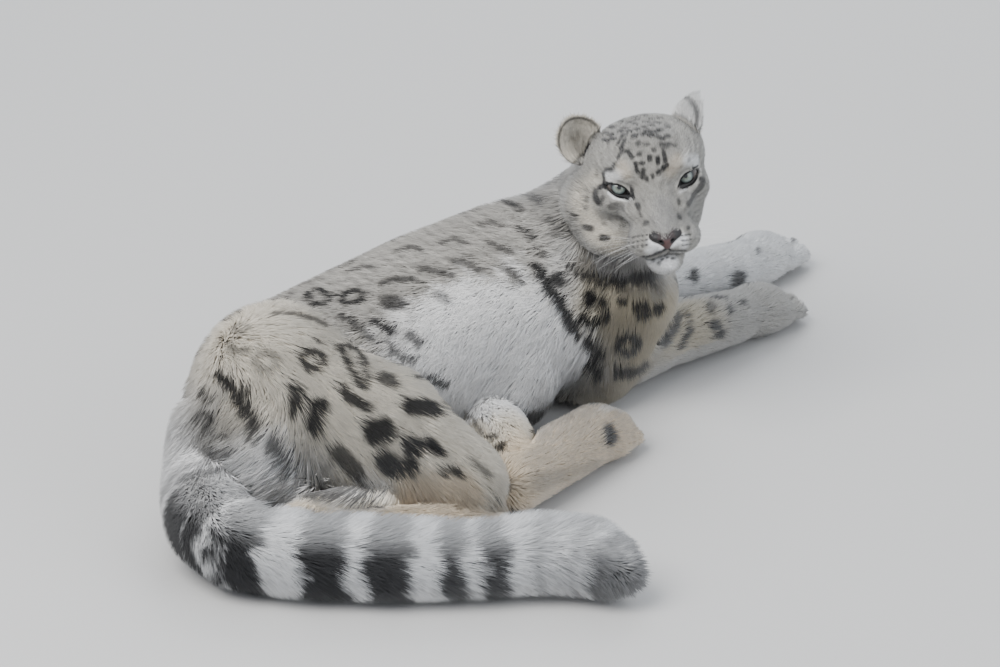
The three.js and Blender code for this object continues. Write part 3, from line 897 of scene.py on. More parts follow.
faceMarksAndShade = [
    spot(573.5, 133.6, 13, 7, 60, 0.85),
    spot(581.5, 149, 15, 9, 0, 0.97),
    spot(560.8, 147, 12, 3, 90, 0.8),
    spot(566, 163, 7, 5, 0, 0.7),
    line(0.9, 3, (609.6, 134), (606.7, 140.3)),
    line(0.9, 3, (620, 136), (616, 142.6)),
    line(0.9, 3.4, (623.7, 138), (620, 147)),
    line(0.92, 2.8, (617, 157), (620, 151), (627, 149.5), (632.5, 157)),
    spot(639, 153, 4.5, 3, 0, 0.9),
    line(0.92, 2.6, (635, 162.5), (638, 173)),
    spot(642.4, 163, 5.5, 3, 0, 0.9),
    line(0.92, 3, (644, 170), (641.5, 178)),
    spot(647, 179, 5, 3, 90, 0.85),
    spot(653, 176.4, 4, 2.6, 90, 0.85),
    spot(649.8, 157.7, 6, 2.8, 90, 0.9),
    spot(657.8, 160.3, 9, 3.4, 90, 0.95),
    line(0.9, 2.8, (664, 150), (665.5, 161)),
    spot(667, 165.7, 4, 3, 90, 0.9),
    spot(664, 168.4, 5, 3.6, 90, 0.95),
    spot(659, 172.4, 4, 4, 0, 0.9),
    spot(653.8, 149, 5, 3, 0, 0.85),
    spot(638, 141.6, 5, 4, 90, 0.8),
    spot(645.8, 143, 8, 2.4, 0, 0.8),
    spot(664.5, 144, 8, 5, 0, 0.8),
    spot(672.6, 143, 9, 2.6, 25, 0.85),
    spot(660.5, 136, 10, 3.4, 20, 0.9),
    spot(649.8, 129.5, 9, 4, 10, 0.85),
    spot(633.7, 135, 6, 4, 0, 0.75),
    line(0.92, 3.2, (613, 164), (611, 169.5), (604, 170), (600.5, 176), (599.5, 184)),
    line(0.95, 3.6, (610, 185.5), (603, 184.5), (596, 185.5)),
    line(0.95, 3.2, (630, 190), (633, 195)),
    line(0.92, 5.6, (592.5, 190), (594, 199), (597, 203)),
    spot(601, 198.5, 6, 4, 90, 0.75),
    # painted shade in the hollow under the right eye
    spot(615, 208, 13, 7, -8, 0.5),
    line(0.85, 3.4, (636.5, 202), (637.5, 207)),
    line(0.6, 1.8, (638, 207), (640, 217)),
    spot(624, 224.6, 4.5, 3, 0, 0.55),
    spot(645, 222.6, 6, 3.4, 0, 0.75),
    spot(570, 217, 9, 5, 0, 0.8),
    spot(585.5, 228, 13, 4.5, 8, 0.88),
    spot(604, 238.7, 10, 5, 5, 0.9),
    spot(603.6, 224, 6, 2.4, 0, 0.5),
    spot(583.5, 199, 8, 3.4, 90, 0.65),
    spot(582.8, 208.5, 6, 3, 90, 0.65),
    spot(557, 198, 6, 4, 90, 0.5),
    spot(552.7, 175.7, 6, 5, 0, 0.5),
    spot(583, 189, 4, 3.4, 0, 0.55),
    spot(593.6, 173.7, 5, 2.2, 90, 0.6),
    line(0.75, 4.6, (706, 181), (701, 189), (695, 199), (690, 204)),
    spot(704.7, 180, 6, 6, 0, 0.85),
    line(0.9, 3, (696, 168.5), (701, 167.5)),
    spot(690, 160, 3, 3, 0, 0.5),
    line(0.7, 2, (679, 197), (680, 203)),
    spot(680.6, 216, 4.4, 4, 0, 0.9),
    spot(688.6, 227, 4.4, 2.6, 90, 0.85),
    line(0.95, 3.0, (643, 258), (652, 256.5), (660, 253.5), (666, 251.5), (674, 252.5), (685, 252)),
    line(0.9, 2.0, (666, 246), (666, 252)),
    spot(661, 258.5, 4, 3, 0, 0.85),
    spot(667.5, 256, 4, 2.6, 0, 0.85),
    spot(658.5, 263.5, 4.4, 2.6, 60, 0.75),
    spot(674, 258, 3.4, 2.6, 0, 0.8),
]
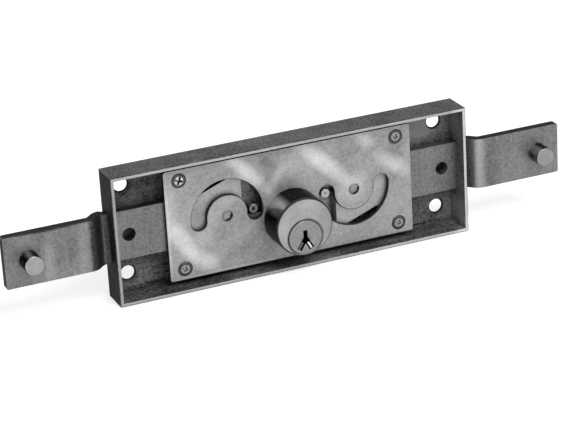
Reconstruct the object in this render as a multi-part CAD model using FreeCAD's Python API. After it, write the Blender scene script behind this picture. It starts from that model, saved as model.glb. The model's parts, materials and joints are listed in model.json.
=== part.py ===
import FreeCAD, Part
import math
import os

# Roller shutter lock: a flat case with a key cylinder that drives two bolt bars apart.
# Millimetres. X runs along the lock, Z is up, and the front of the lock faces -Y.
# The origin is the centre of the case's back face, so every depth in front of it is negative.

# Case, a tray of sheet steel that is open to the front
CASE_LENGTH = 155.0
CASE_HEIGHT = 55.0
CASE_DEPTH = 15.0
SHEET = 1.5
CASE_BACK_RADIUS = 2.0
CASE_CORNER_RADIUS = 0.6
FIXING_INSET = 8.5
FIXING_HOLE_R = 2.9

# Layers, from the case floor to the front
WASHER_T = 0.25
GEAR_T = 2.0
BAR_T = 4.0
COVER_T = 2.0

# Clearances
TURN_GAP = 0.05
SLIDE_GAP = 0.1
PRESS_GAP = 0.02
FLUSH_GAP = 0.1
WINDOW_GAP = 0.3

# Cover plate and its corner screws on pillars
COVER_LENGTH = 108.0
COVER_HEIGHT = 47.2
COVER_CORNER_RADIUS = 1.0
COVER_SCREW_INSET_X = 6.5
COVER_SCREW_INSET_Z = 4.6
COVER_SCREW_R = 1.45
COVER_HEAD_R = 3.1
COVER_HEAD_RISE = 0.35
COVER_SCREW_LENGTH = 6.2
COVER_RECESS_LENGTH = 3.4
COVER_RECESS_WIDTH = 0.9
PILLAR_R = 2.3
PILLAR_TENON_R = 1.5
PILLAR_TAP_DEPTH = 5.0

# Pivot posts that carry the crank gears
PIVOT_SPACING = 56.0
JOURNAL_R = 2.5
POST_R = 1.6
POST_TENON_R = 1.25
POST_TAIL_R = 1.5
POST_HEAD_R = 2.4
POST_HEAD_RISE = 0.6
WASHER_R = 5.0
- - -
• [Do this]: Write out the entire listing exactly.

• [Written solution]:
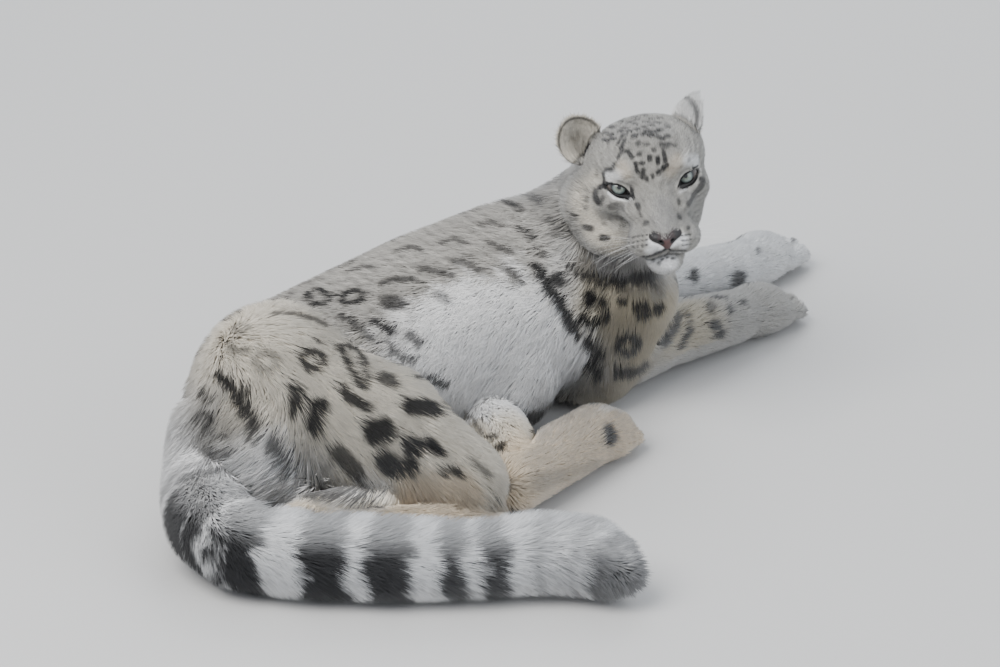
The three.js and Blender code for this object continues. Write part 3, from line 897 of scene.py on. More parts follow.
faceMarksAndShade = [
    spot(573.5, 133.6, 13, 7, 60, 0.85),
    spot(581.5, 149, 15, 9, 0, 0.97),
    spot(560.8, 147, 12, 3, 90, 0.8),
    spot(566, 163, 7, 5, 0, 0.7),
    line(0.9, 3, (609.6, 134), (606.7, 140.3)),
    line(0.9, 3, (620, 136), (616, 142.6)),
    line(0.9, 3.4, (623.7, 138), (620, 147)),
    line(0.92, 2.8, (617, 157), (620, 151), (627, 149.5), (632.5, 157)),
    spot(639, 153, 4.5, 3, 0, 0.9),
    line(0.92, 2.6, (635, 162.5), (638, 173)),
    spot(642.4, 163, 5.5, 3, 0, 0.9),
    line(0.92, 3, (644, 170), (641.5, 178)),
    spot(647, 179, 5, 3, 90, 0.85),
    spot(653, 176.4, 4, 2.6, 90, 0.85),
    spot(649.8, 157.7, 6, 2.8, 90, 0.9),
    spot(657.8, 160.3, 9, 3.4, 90, 0.95),
    line(0.9, 2.8, (664, 150), (665.5, 161)),
    spot(667, 165.7, 4, 3, 90, 0.9),
    spot(664, 168.4, 5, 3.6, 90, 0.95),
    spot(659, 172.4, 4, 4, 0, 0.9),
    spot(653.8, 149, 5, 3, 0, 0.85),
    spot(638, 141.6, 5, 4, 90, 0.8),
    spot(645.8, 143, 8, 2.4, 0, 0.8),
    spot(664.5, 144, 8, 5, 0, 0.8),
    spot(672.6, 143, 9, 2.6, 25, 0.85),
    spot(660.5, 136, 10, 3.4, 20, 0.9),
    spot(649.8, 129.5, 9, 4, 10, 0.85),
    spot(633.7, 135, 6, 4, 0, 0.75),
    line(0.92, 3.2, (613, 164), (611, 169.5), (604, 170), (600.5, 176), (599.5, 184)),
    line(0.95, 3.6, (610, 185.5), (603, 184.5), (596, 185.5)),
    line(0.95, 3.2, (630, 190), (633, 195)),
    line(0.92, 5.6, (592.5, 190), (594, 199), (597, 203)),
    spot(601, 198.5, 6, 4, 90, 0.75),
    # painted shade in the hollow under the right eye
    spot(615, 208, 13, 7, -8, 0.5),
    line(0.85, 3.4, (636.5, 202), (637.5, 207)),
    line(0.6, 1.8, (638, 207), (640, 217)),
    spot(624, 224.6, 4.5, 3, 0, 0.55),
    spot(645, 222.6, 6, 3.4, 0, 0.75),
    spot(570, 217, 9, 5, 0, 0.8),
    spot(585.5, 228, 13, 4.5, 8, 0.88),
    spot(604, 238.7, 10, 5, 5, 0.9),
    spot(603.6, 224, 6, 2.4, 0, 0.5),
    spot(583.5, 199, 8, 3.4, 90, 0.65),
    spot(582.8, 208.5, 6, 3, 90, 0.65),
    spot(557, 198, 6, 4, 90, 0.5),
    spot(552.7, 175.7, 6, 5, 0, 0.5),
    spot(583, 189, 4, 3.4, 0, 0.55),
    spot(593.6, 173.7, 5, 2.2, 90, 0.6),
    line(0.75, 4.6, (706, 181), (701, 189), (695, 199), (690, 204)),
    spot(704.7, 180, 6, 6, 0, 0.85),
    line(0.9, 3, (696, 168.5), (701, 167.5)),
    spot(690, 160, 3, 3, 0, 0.5),
    line(0.7, 2, (679, 197), (680, 203)),
    spot(680.6, 216, 4.4, 4, 0, 0.9),
    spot(688.6, 227, 4.4, 2.6, 90, 0.85),
    line(0.95, 3.0, (643, 258), (652, 256.5), (660, 253.5), (666, 251.5), (674, 252.5), (685, 252)),
    line(0.9, 2.0, (666, 246), (666, 252)),
    spot(661, 258.5, 4, 3, 0, 0.85),
    spot(667.5, 256, 4, 2.6, 0, 0.85),
    spot(658.5, 263.5, 4.4, 2.6, 60, 0.75),
    spot(674, 258, 3.4, 2.6, 0, 0.8),
]
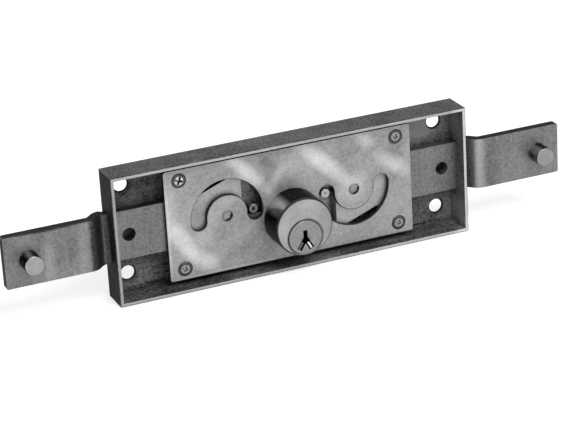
Reconstruct the object in this render as a multi-part CAD model using FreeCAD's Python API. After it, write the Blender scene script behind this picture. It starts from that model, saved as model.glb. The model's parts, materials and joints are listed in model.json.
=== part.py ===
import FreeCAD, Part
import math
import os

# Roller shutter lock: a flat case with a key cylinder that drives two bolt bars apart.
# Millimetres. X runs along the lock, Z is up, and the front of the lock faces -Y.
# The origin is the centre of the case's back face, so every depth in front of it is negative.

# Case, a tray of sheet steel that is open to the front
CASE_LENGTH = 155.0
CASE_HEIGHT = 55.0
CASE_DEPTH = 15.0
SHEET = 1.5
CASE_BACK_RADIUS = 2.0
CASE_CORNER_RADIUS = 0.6
FIXING_INSET = 8.5
FIXING_HOLE_R = 2.9

# Layers, from the case floor to the front
WASHER_T = 0.25
GEAR_T = 2.0
BAR_T = 4.0
COVER_T = 2.0

# Clearances
TURN_GAP = 0.05
SLIDE_GAP = 0.1
PRESS_GAP = 0.02
FLUSH_GAP = 0.1
WINDOW_GAP = 0.3

# Cover plate and its corner screws on pillars
COVER_LENGTH = 108.0
COVER_HEIGHT = 47.2
COVER_CORNER_RADIUS = 1.0
COVER_SCREW_INSET_X = 6.5
COVER_SCREW_INSET_Z = 4.6
COVER_SCREW_R = 1.45
COVER_HEAD_R = 3.1
COVER_HEAD_RISE = 0.35
COVER_SCREW_LENGTH = 6.2
COVER_RECESS_LENGTH = 3.4
COVER_RECESS_WIDTH = 0.9
PILLAR_R = 2.3
PILLAR_TENON_R = 1.5
PILLAR_TAP_DEPTH = 5.0

# Pivot posts that carry the crank gears
PIVOT_SPACING = 56.0
JOURNAL_R = 2.5
POST_R = 1.6
POST_TENON_R = 1.25
POST_TAIL_R = 1.5
POST_HEAD_R = 2.4
POST_HEAD_RISE = 0.6
WASHER_R = 5.0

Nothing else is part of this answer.